══ Material provided ══

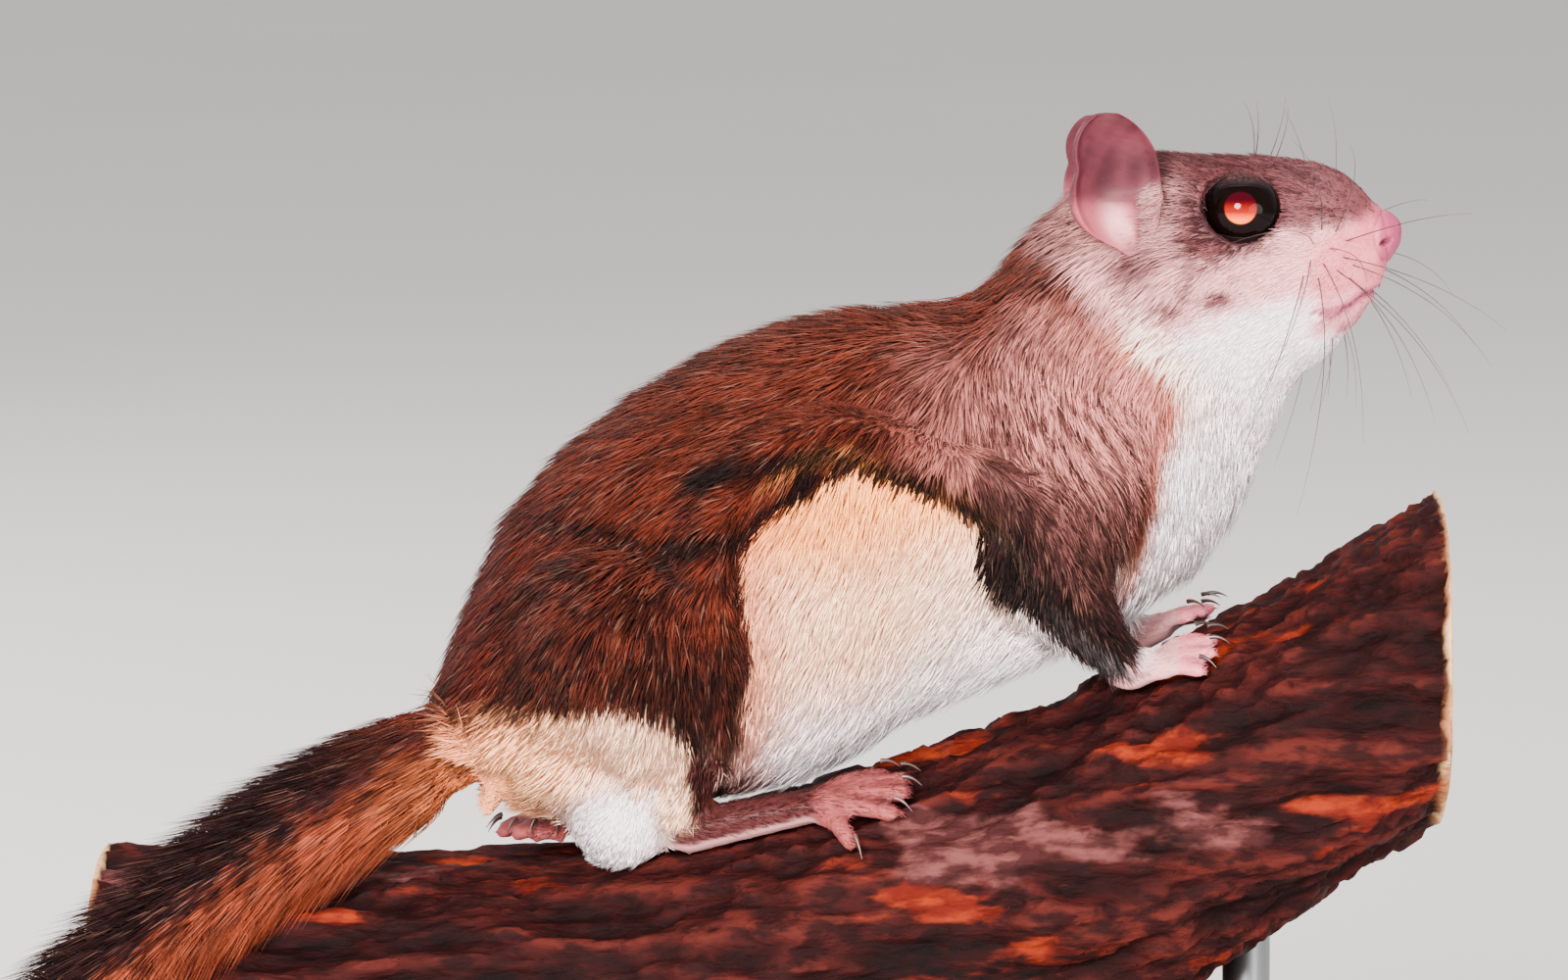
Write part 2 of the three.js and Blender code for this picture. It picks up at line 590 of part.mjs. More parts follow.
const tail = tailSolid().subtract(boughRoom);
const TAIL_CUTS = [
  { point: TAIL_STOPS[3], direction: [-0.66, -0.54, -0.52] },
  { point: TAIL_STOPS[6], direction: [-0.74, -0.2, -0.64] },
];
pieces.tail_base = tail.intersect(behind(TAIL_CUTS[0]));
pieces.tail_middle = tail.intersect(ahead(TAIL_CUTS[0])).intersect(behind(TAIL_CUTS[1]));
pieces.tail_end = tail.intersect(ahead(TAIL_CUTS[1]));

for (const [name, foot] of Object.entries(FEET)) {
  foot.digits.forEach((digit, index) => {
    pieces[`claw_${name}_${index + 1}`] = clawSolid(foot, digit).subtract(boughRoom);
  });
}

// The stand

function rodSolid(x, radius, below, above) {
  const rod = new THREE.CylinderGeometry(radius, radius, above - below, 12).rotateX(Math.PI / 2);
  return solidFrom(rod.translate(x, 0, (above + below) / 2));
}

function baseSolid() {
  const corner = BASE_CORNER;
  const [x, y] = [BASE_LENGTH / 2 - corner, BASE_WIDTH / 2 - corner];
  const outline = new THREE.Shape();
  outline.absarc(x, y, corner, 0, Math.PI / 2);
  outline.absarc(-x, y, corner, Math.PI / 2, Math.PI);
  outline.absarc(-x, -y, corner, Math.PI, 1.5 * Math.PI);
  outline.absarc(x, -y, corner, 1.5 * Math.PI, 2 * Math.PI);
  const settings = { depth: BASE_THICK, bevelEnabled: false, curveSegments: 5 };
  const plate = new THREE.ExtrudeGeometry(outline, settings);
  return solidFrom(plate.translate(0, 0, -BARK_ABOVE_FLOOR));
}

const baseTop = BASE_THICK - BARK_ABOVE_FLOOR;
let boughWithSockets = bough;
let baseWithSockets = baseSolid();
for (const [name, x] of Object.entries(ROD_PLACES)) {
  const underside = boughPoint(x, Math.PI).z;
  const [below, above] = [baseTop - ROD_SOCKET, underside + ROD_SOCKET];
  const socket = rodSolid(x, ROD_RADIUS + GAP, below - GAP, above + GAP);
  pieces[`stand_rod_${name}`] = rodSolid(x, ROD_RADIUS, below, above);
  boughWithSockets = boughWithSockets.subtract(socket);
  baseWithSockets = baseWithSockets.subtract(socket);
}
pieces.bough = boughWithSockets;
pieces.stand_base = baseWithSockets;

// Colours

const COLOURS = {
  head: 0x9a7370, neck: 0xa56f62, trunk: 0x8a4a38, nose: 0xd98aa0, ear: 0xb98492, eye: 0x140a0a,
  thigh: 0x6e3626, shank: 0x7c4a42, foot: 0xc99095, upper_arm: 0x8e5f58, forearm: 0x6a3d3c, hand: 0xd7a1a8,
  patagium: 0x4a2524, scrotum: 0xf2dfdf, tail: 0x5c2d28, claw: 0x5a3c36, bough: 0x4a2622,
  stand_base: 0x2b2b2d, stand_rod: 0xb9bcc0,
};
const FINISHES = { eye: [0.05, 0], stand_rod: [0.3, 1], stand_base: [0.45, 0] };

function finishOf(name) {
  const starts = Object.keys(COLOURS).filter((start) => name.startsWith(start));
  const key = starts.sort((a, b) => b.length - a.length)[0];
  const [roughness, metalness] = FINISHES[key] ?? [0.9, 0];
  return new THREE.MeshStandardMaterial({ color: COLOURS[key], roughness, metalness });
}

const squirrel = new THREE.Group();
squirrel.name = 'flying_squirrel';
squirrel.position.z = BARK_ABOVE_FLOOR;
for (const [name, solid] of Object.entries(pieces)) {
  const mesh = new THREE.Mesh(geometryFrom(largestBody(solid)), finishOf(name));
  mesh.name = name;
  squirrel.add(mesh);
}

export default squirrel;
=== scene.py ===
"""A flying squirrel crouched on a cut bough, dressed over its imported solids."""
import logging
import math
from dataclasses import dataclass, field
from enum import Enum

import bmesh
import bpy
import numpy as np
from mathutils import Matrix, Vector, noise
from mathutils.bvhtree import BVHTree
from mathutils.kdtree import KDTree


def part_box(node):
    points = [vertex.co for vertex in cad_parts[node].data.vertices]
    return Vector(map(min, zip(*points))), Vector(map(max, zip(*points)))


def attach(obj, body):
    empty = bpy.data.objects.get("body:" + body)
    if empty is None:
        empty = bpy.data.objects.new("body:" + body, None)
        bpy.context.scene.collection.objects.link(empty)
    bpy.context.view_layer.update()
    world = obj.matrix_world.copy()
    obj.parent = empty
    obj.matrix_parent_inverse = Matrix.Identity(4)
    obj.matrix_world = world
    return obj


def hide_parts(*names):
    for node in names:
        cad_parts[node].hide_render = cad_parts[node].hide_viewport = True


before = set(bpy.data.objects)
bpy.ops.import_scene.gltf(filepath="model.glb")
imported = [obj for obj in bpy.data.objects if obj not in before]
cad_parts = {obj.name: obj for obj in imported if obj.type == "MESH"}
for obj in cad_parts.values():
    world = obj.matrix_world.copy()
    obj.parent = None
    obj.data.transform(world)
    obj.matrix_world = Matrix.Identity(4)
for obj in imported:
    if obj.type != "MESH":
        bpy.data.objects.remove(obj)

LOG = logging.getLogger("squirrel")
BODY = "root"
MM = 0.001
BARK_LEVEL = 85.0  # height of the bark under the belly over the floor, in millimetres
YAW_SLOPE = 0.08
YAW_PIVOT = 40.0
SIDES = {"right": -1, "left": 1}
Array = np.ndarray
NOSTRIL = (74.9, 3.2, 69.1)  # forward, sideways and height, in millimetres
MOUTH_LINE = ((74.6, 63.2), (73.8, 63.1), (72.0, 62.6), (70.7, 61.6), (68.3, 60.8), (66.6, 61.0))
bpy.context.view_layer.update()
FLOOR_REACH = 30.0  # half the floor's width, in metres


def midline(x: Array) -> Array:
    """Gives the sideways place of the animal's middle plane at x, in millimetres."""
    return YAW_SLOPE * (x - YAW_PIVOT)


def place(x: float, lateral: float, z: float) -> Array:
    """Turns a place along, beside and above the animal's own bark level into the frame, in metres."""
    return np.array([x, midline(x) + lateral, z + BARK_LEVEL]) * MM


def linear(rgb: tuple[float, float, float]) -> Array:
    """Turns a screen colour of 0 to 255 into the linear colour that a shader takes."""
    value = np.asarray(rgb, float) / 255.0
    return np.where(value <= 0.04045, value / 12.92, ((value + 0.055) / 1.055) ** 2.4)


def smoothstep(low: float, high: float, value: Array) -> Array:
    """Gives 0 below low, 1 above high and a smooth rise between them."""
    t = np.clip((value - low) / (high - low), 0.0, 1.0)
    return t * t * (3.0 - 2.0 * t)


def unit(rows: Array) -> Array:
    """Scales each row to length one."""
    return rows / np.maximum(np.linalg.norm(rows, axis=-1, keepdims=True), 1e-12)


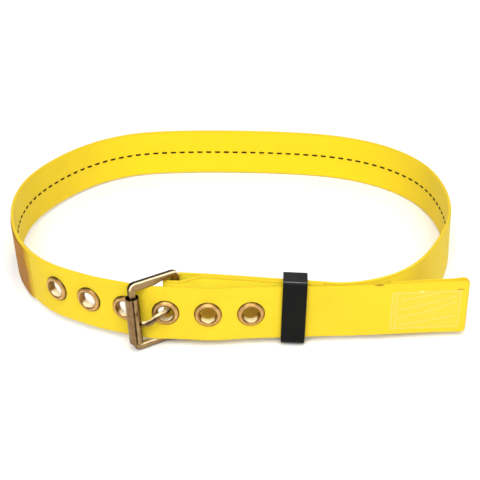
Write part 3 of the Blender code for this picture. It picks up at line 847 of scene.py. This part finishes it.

═══

Return, unchanged, the run of lines above that opens with the line containing "const squirrel = new THREE.Group();" and closes with the line containing "before = set(bpy.data.objects)". Include both.

const squirrel = new THREE.Group();
squirrel.name = 'flying_squirrel';
squirrel.position.z = BARK_ABOVE_FLOOR;
for (const [name, solid] of Object.entries(pieces)) {
  const mesh = new THREE.Mesh(geometryFrom(largestBody(solid)), finishOf(name));
  mesh.name = name;
  squirrel.add(mesh);
}

export default squirrel;
=== scene.py ===
"""A flying squirrel crouched on a cut bough, dressed over its imported solids."""
import logging
import math
from dataclasses import dataclass, field
from enum import Enum

import bmesh
import bpy
import numpy as np
from mathutils import Matrix, Vector, noise
from mathutils.bvhtree import BVHTree
from mathutils.kdtree import KDTree


def part_box(node):
    points = [vertex.co for vertex in cad_parts[node].data.vertices]
    return Vector(map(min, zip(*points))), Vector(map(max, zip(*points)))


def attach(obj, body):
    empty = bpy.data.objects.get("body:" + body)
    if empty is None:
        empty = bpy.data.objects.new("body:" + body, None)
        bpy.context.scene.collection.objects.link(empty)
    bpy.context.view_layer.update()
    world = obj.matrix_world.copy()
    obj.parent = empty
    obj.matrix_parent_inverse = Matrix.Identity(4)
    obj.matrix_world = world
    return obj


def hide_parts(*names):
    for node in names:
        cad_parts[node].hide_render = cad_parts[node].hide_viewport = True


before = set(bpy.data.objects)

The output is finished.